What impact will tariffs have on the strength of the U.S dollar?
“Tariffs may weaken the U.S. dollar against major trading partners, as initial pro-growth optimism is overshadowed by tariff concerns and policy uncertainty, leading to U.S. asset underperformance. Our base case remains that unless the U.S. outlook worsens significantly, a major USD decline is unlikely. This situation highlights the need for global diversification and considering alternatives like gold.”
What long-term impact would these tariffs have on the economy if they stay in place longer than a few months?
“Historically, tariffs are generally inflationary. If all these tariffs that are announced go into effect, that would bring us back to 1940s tariff rates, which are high and can definitely lead to inflation. But I think to be a little bit more optimistic, I would take a step back and say we're not predicting recession or anything of that nature. We haven't changed our year end targets for equity markets. We're still very positive. In fact, we view a lot of this volatility as opportunities for investors to maybe nibble into the markets or rebalance or take advantage of the pullbacks.”

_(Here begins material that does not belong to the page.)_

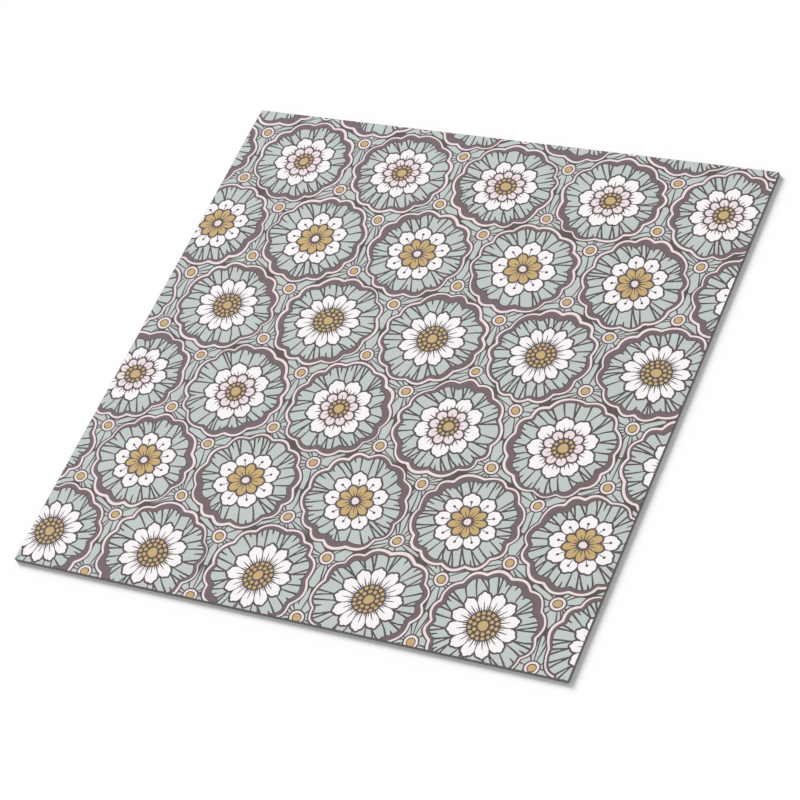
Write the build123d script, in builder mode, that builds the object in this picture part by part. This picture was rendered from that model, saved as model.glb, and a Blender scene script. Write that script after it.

Any other general advice for investors?
"There's a lot of things for investors and small business owners to take advantage of right now. We should be thinking about those things. You can harvest losses right now, right? So, think about that. Diversify if you're not diversified. I mentioned nibbling into markets that you're not part of. Things like AI. The pullbacks on some of these well-known stock names have been really, really big. They're the ones that have been hit the hardest recently. If you're interested in taking some risks, some of those are probably really good opportunities to think about right now.”